Guy Béart, grande et vive voix de la chanson française

Le chanteur Guy Béart est décédé le 16 septembre 2015, il n’a pu être ranimé après une chute près de chez lui, à Garches (Hauts-de-Seine) alors qu’il se rendait chez le coiffeur. Le monde de la chanson lui a rendu hommage. Toute la France continuera à chanter "L’eau vive". Il se voyait comme un troubadour rêveur et n’avait qu’un seul souhait : que ses chansons demeurent dans le folklore français. "J’ai toujours voulu être un anonyme et que les œuvres survivent. C’est ce qui se passe d’ailleurs: beaucoup de gens connaissent mes chansons sans savoir que c’est moi qui les ai écrites et composées", disait l’auteur de "L’eau vive", la ballade qui l’a rendu célèbre en 1957. Des générations de Français l’ont apprise sur les bancs de l’école ou en colonie de vacances.

C’est évidemment cette ode à la liberté du chanteur aux yeux bleus (comme l’appela Juliette Gréco la première fois), que le public de l’Olympia a repris deux fois en chœur en janvier dernier lors du tout dernier concert. Un adieu à la scène en quatre heures de chansons ponctuées de duos avec sa fille, l’actrice Emmanuelle Béart et avec Julien Clerc.

Son parcours dans le paysage musical français a duré près de 60 ans, oscillant entre période de succès et longues éclipses. Il avait pris place dans le groupe des "grands B" de la chanson française avec Barbara, Brel et Brassens mais n’a pas été couronné de la même aura par les médias et la critique musicale. "J’ai toujours été très étonné que l’on parle toujours beaucoup de Brassens et de Brel, Nougaro, Gainsbourg de lui jamais. Je n’ai jamais compris ça" regrette Alain Souchon. Une querelle théologique et musicologique avec Gainsbourg sur le sujet ela chanson un art mineur ou majeure qui fut un grand moment de télévision vaudra à Guy Béart d’être taxé de grand naïf.

Né Béhart le 16 juillet 1930 au Caire, ce fils d’un expert-comptable débarque à Paris à l’âge de 17 ans, il étudie au lycée Henri IV avant de se lancer dans des études scientifiques. Jusque-là, rien ne le prédestine à la chanson. Mais à peine diplômé, l’ingénieur des Ponts et chaussées, spécialiste de l’étude des cristaux et de la fissuration du béton, refuse des propositions d’embauche et se balade entre Saint-Germain-des-Prés et la Méditerranée, guitare en bandoulière.

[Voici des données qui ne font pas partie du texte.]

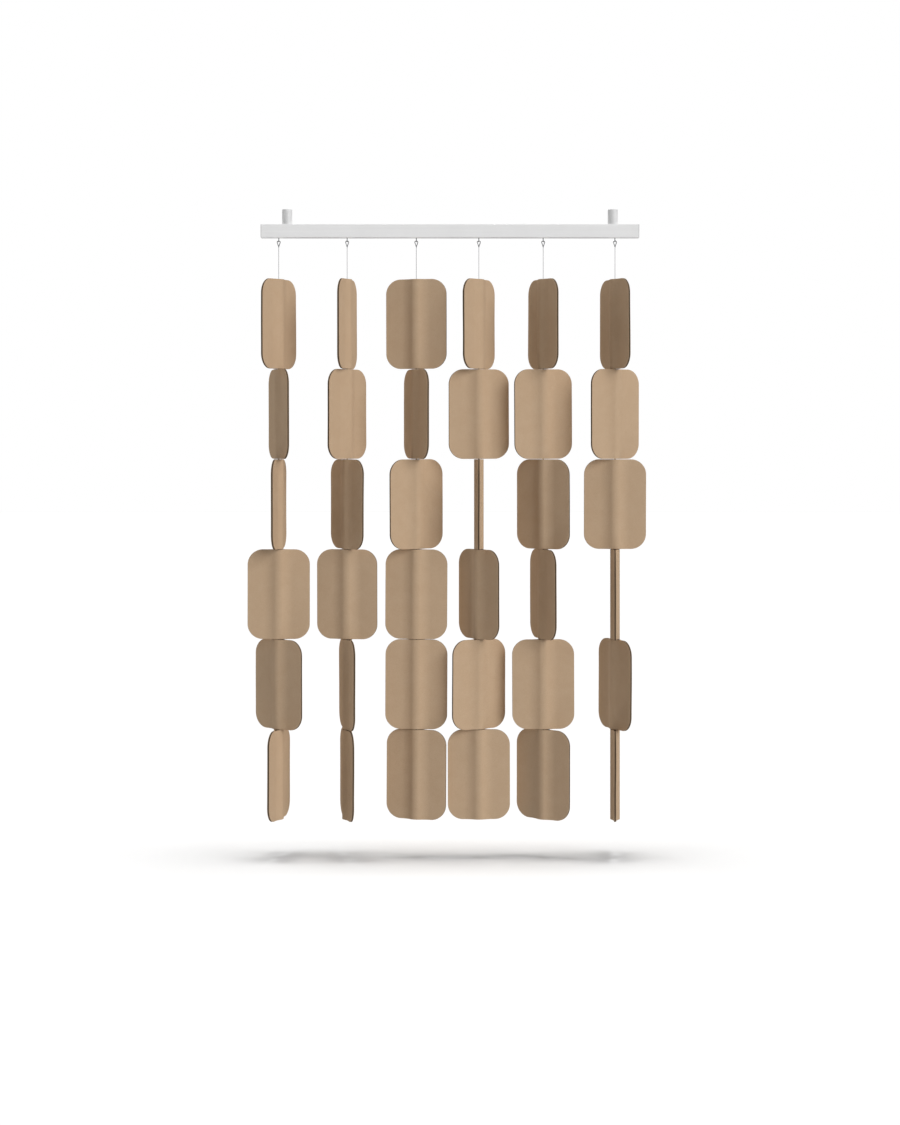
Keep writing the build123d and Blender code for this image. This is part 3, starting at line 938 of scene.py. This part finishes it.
class AcousticStage(bpy.types.Operator):
    """Build the camera, the lamps, the white surroundings and the floor"""

    bl_idname = "acoustic.stage"
    bl_label = "Stage"

    def execute(self, context):
        stage, scene = context.scene.acoustic_stage, context.scene
        scene.view_settings.view_transform = "Standard"
        data = bpy.data.cameras.new("camera")
        data.lens, data.shift_y = stage.lens, stage.rise
        camera = bpy.data.objects.new("camera", data)
        camera.location = (0.0, -stage.camera_distance, -stage.camera_drop)
        camera.rotation_euler = (tau / 4, 0.0, 0.0)
        scene.collection.objects.link(camera)
        scene.camera = camera
        half = stage.floor_size / 2
        points_a_side = 21
        lamp_distance = 4
        side = np.linspace(-half, half, points_a_side)
        x, y = np.meshgrid(side, side)
        points = np.stack([x, y, np.full_like(x, -stage.floor_drop)], -1)
        shape = Shape()
        shape.add(points, grid_faces(points_a_side, points_a_side))
        floor = shape.piece("floor", lambda points: points, floor_material(stage))
        lamps = [
            ("key", stage.key, stage.key_spread, stage.key_side, stage.key_rise),
            ("fill", stage.fill, stage.wide, -stage.fill_side, stage.fill_rise),
            ("back", stage.back, stage.back_spread, tau / 2, stage.key_rise),
            ("top", stage.top, stage.top_spread, 0.0, tau / 4),
            ("under", stage.under, stage.wide, 0.0, -tau / 4),
        ]
        steps = (-1.5, -0.5, 0.5, 1.5)
        for number, step in enumerate(steps, 1):
            tilt = step * stage.floor_fan
            level = stage.floor_light / len(steps) / cos(tilt)
            lamps.append((f"floor_{number}", level, stage.floor_spread, tau / 4, tau / 4 - tilt))
        for name, level, spread, azimuth, rise in lamps:
            lamp = bpy.data.lights.new(name, "SUN")
            lamp.energy, lamp.angle = level * tau / 2, spread
            lit = bpy.data.objects.new(name, lamp)
            away = Vector((sin(azimuth) * cos(rise), -cos(azimuth) * cos(rise), sin(rise)))
            lit.rotation_euler = away.to_track_quat("Z", "Y").to_euler()
            lit.location = away * lamp_distance
            scene.collection.objects.link(lit)
            reach = bpy.data.collections.new(f"{name}_reach")
            reach.objects.link(floor)
            lit.light_linking.receiver_collection = reach
            if not name.startswith("floor"):
                reach.collection_objects[0].light_linking.link_state = "EXCLUDE"
                lit.light_linking.blocker_collection = reach
        scene.world = white_world(stage.sky)
        return {"FINISHED"}


class AcousticPanel(bpy.types.Panel):
    """Lists the steps and their settings in the 3D view's sidebar"""

    bl_idname = "VIEW3D_PT_acoustic_panel"
    bl_label = "Acoustic panel"
    bl_space_type = "VIEW_3D"
    bl_region_type = "UI"
    bl_category = "Acoustic Panel"

    def draw(self, context):
        for operator, group_name in STEPS:
            box = self.layout.box()
            box.operator(operator.bl_idname)
            settings = getattr(context.scene, group_name)
            for field in settings.bl_rna.properties:
                if field.identifier not in {"rna_type", "name"}:
                    box.prop(settings, field.identifier)


STEPS = (
    (AcousticFeltPanels, "acoustic_felt"),
    (AcousticPanelCores, "acoustic_core"),
    (AcousticWires, "acoustic_wire"),
    (AcousticHardware, "acoustic_hardware"),
    (AcousticStage, "acoustic_stage"),
)
SETTINGS = {
    "acoustic_felt": AcousticFeltSettings,
    "acoustic_core": AcousticCoreSettings,
    "acoustic_wire": AcousticWireSettings,
    "acoustic_hardware": AcousticHardwareSettings,
    "acoustic_stage": AcousticStageSettings,
}


def register():
    """Make the settings, steps and sidebar known to Blender."""
    for name, kind in SETTINGS.items():
        bpy.utils.register_class(kind)
        setattr(bpy.types.Scene, name, PointerProperty(type=kind))
    for operator, _ in STEPS:
        bpy.utils.register_class(operator)
    bpy.utils.register_class(AcousticPanel)


def unregister():
    """Take back what register added, last first."""
    bpy.utils.unregister_class(AcousticPanel)
    for operator, _ in reversed(STEPS):
        bpy.utils.unregister_class(operator)
    for name, kind in reversed(SETTINGS.items()):
        delattr(bpy.types.Scene, name)
        bpy.utils.unregister_class(kind)


def main():
    register()
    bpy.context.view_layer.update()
    grain_group()
    drawn_group()
    for operator in (
        bpy.ops.acoustic.felt_panels,
        bpy.ops.acoustic.panel_cores,
        bpy.ops.acoustic.wires,
        bpy.ops.acoustic.hardware,
        bpy.ops.acoustic.stage,
    ):
        if operator() != {"FINISHED"}:
            raise RuntimeError("a step didn't finish")


if __name__ == "__main__":
    main()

Pendant ce parcours de troubadour, le jeune homme est copiste de musique, barman, cuisinier, professeur de géométrie, ouvrier ferrailleur… Le soir, il joue de la guitare chez Michel Valette, un vieil ami du Quartier latin, au cabaret La Colombe. Il se fait remarquer et commence à écrire des chansons pour Juliette Gréco, Yves Montand, Marie Laforêt, Dalida…

Sa rencontre avec le cinéaste François Villiers et l’écrivain Jean Giono marque un tournant dans la vie de Guy Béart qui compose la musique de leur film, "L’eau vive". Du jour au lendemain, il devient populaire. Toute la France chante "L’eau vive", comme elle fredonnera plus tard "Qu’on est bien", "Les couleurs du temps", "Il n’y a plus d’après" ou "La vérité".

Cet amoureux du verbe, auteur de plus de 200 chansons et de trois livres, a souvent chanté des textes autobiographiques n’hésitant pas à évoquer sa lutte victorieuse contre un cancer au début des années 1990. Artiste gai sans amertume, il avouait être de gauche quand il méditait mais de droite quand il agissait, et plaidait pour la tolérance: "la seule chose capable de nous sauver".

Dans son dernier album, paru en 2010, il portait un regard plus acerbe sur la société et, nostalgique, regrettait "le temps des chansons dans l’esprit feu de camp".

Distingué par plusieurs prix, Guy Béart préférait s’en amuser avant de faire ses adieux à la scène: "Je suis très inquiet quand les honneurs pleuvent, c’est que la mort est proche. Et après la mort, c’est pire".